S’agit-il bien de l’ancienne fondation du mur de la nef ? Mais les pierres ne sont pas taillées comme le soubassement du chœur…
Le portail vu de l’extérieur
Les baies du chœur, avec les colonnettes engagées encadrant le vitrail de Saint Fiacre,caractéristiques du roman limousin

Ainsi, ce que nous racontent les pierres, c’est que Saint Fiacre a été construite dans la première moitié du XIIème siècle, avec un clocher-mur à deux baies, et que son portail est arrivé un peu plus tard (XIIIème).
Deux grosses modifications se sont produites ensuite : d’une part, le clocher-mur a été comblé et rehaussé pour construire le bahut-refuge au dessus du chœur : c’était très probablement pendant la Guerre de cent ans, au XIV ème.
D’autre part, le mur Sud de la nef a dû s’écrouler (pas le portail, ni le mur Nord).

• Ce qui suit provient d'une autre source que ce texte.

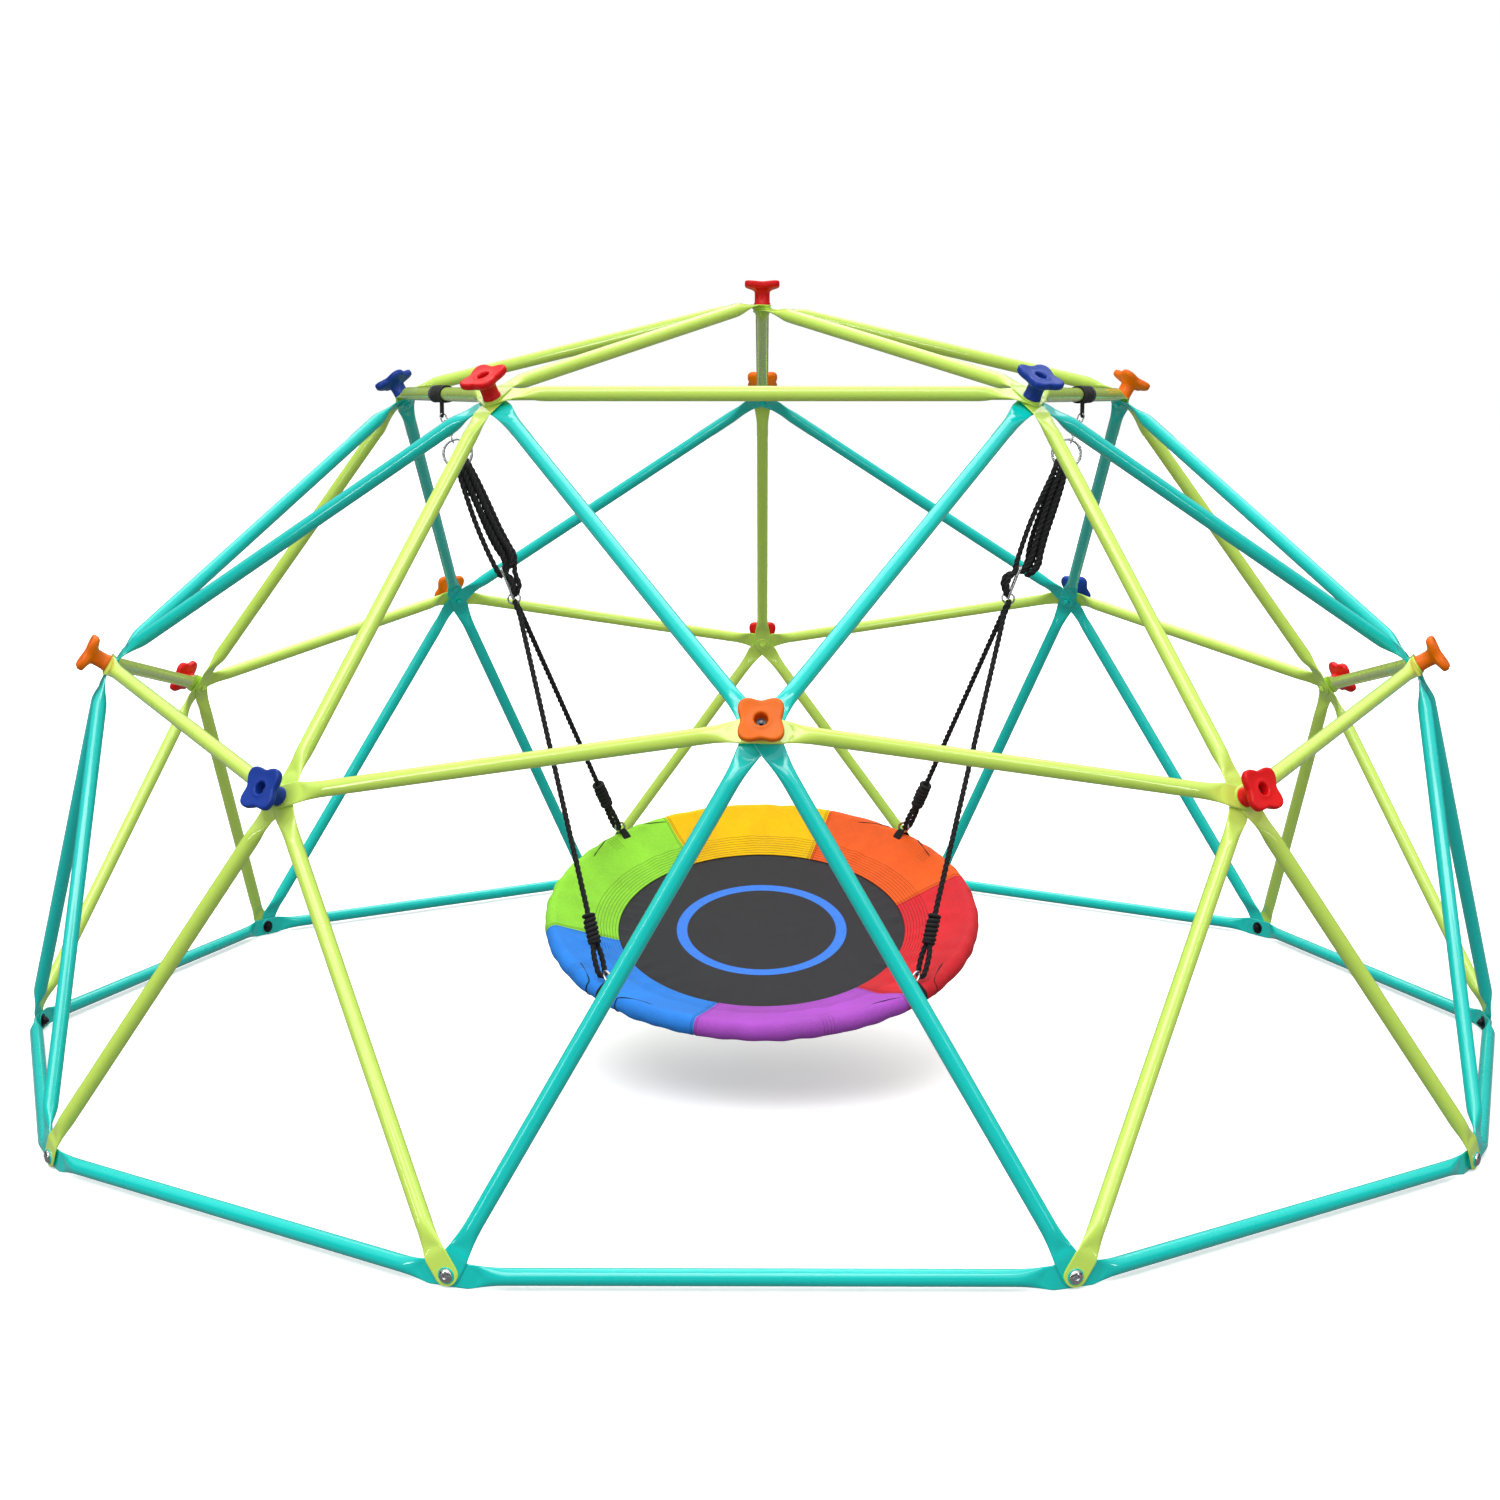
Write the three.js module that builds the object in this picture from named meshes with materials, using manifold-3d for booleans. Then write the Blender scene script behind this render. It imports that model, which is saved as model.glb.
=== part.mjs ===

Le mur Nord porte encore une grande litre funéraire extérieure, et cette manifestation de deuil seigneurial fut interdite à la Révolution française. Le mur Nord est donc resté ancien. (voir image n° 7 des photos de Saint Fiacre). La réparation du mur Sud et du toit date très probablement du XIXème, comme le montrent les deux vitraux datés.
Antérieurement, on a installé une nouvelle cloche (XVIIème) et accolé une sacristie (XVIIème ou XVIIIème). Tout cela est vraisemblable, mais nous le disons avec prudence car nous ne savons pas tout avec certitude ; c’est un bon point de départ.